To say losing a part of your body is not tough will be the same as saying losing a loved one is no big deal; no one will regard such chatterbox. Adjusting to living with a disability can be a difficult task but no matter your level of disability, you can still live a fulfilling life. Let us look at some of the tips to leading a fulfilled life.
Accept and living with your disability
Denial is usually the first stage of any unwelcomed development. I am sure you couldn’t believe your leg was gone after the accident; it’s a normal feeling, staying too long in that state can, however, keep you stuck, living without purpose.
The truth remains you can’t go back to your pre-morbid state but If you are ready to heel and surge ahead in life, the first thing you need to do is accept your state.
Accepting the reality makes it easy for you to move forward; you will be able to appreciate the beautiful environment around you again as you did before.
By saying you should accept your disability, I am not in any way suggesting you should not mourn your loss, grieve over your loss, give your body time to heal, but never forget to truly heal. Also the more time you take grieving over your loss, the more the time your healing takes.
Take no advice from people who say you can mourn for five (5) years; if you take a look at those who spent years mourning their loss, they often never truly heal again.

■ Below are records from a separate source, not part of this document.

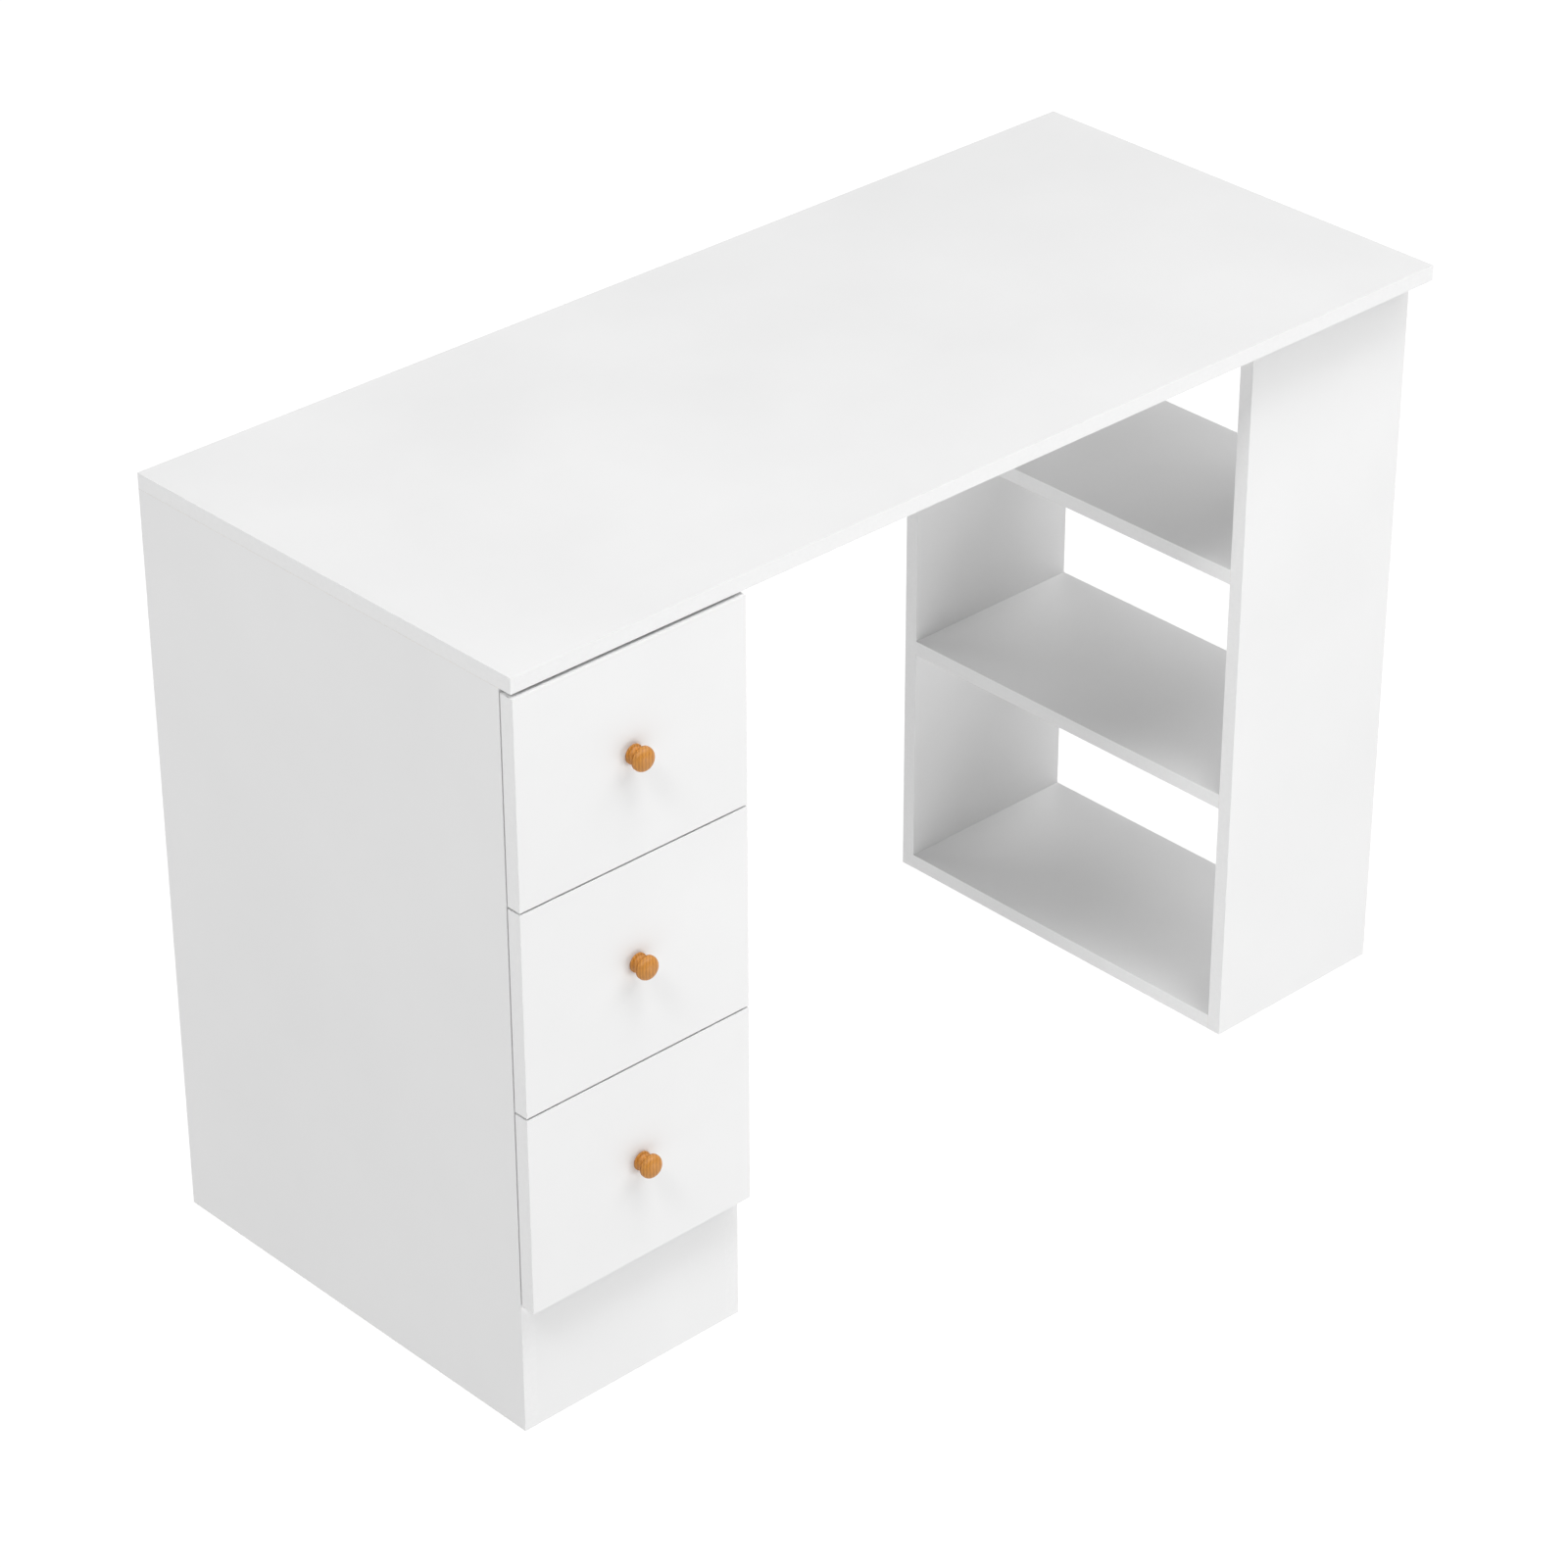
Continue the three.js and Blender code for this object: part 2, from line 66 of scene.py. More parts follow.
# ---- The view ------------------------------------------------------------------------------------
# A long lens on a high stand, off the desk's front left corner. It looks down over the top board and
# into the shelf unit, and is turned a hair off level.
VIEW_AZIMUTH = math.radians(-43.125)
VIEW_ELEVATION = math.radians(31.936)
VIEW_ROLL = math.radians(-0.138)
VIEW_DISTANCE = 4.6382
VIEW_TARGET_FROM_TOP = Vector((-0.0654, -0.0348, -0.4875))
SENSOR_MM = 36.0
LENS_MM = 116.91
VIEW_SHIFT = 0.0625

top_low, top_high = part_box("desktop")
top_centre = Vector(((top_low.x + top_high.x) / 2, (top_low.y + top_high.y) / 2, top_high.z))
towards_camera = Vector((
    math.sin(VIEW_AZIMUTH) * math.cos(VIEW_ELEVATION),
    -math.cos(VIEW_AZIMUTH) * math.cos(VIEW_ELEVATION),
    math.sin(VIEW_ELEVATION),
))
lens = bpy.data.cameras.new("view")
lens.sensor_width = SENSOR_MM
lens.lens = LENS_MM
lens.shift_y = VIEW_SHIFT
camera = bpy.data.objects.new("view", lens)
camera.rotation_mode = "QUATERNION"
camera.rotation_quaternion = (
    (-towards_camera).to_track_quat("-Z", "Y") @ Quaternion((0, 0, 1), VIEW_ROLL)
)
camera.location = top_centre + VIEW_TARGET_FROM_TOP + towards_camera * VIEW_DISTANCE
scene.collection.objects.link(camera)
scene.camera = camera


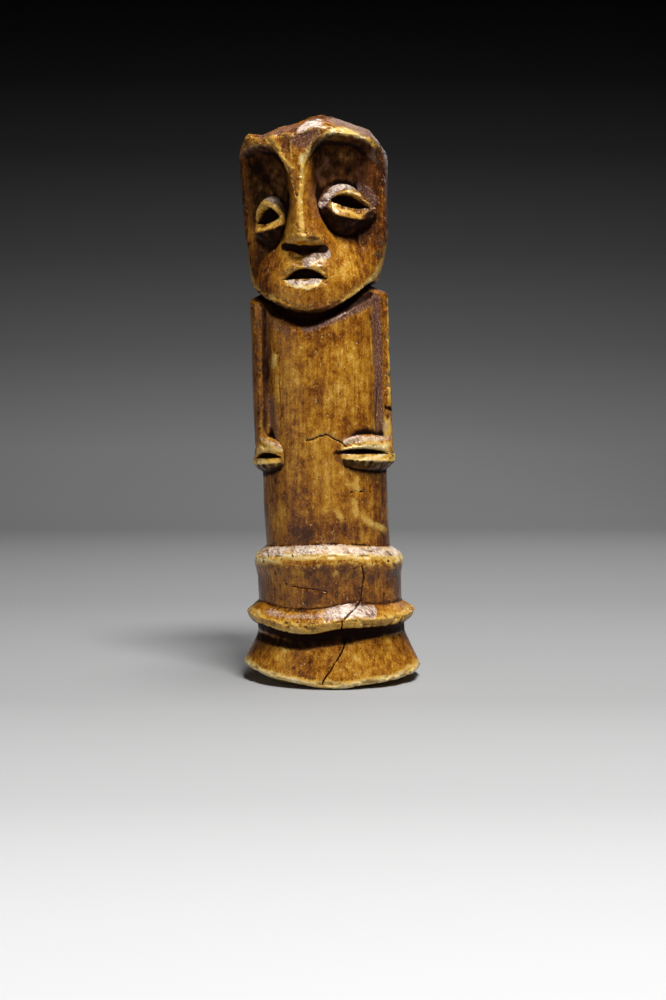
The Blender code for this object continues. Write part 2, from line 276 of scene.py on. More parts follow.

Minimize the impact of your loss
Your disability will alter your life in some way, that is the truth, but you can minimize the impact of the loss. If you have lost your limb, get an assisted walking aid –a powerchair or scooter if you can afford it. There are also limb prosthesis, finely fitting ones that you can live a normal life with.
Also, it is time for you to look inwards. We sometimes have some skills that we do not give much of a thought; if you can’t continue with your old job, see what new things you can do effectively without the lost part, and start doing it.
You also need to be patient with yourself and set a realistic goal, do not do too much all at once on your way back up. Take it easy and move at your new pace.
Join the support group
I know people who loathe this idea, but what I have discovered in such people is that they are still grieving; still annoyed as to why them. Like I said earlier, you have to let go and not be hard on yourself, grieve, but also allow yourself to heal. Supports group can be people living with disability or people who have dedicated their lives in assisting or keeping time with disabled people. Your ability to relate and meet up people shows your body is ready to go for gold again.
Do things that give you happiness
People who live for others are often the happier of the pack. Look into what gives you meaning and purpose and start doing them. If you love volunteering, then start volunteering. I believe our happiness lies in people we show love, it does delight the heart to see you are giving back to the society despite the perceived limitations.
Look into the life of these men
I thought I should remind you that you aren’t the first person to go through this path. I know you are aware, but let us reflect on these people’s lives again
Franklin Roosevelt: Yes, President Franklin Delano Roosevelt, the president who guided the United States of America through World War II. Roosevelt had polio which paralyzed him from the waist down.
He ruled the United States from the wheelchair and that did not stop him from becoming one of the greatest leader America ever had.
Stephen Hawking: Stephen Hawking was on powerchair from the 80’s, he was diagnosed of Amyotrophic Lateral Sclerosis at age 21 which confined him to a permanent life on the wheelchair yet he still went on to become one of the greatest physicists ever.
Stevie Wonder, Marlee Matlin, Ralph Braun are also some of the people with disability who went on to be the best in their chosen career. My point is, yes, you are living with disability, but if they can make it, you too can.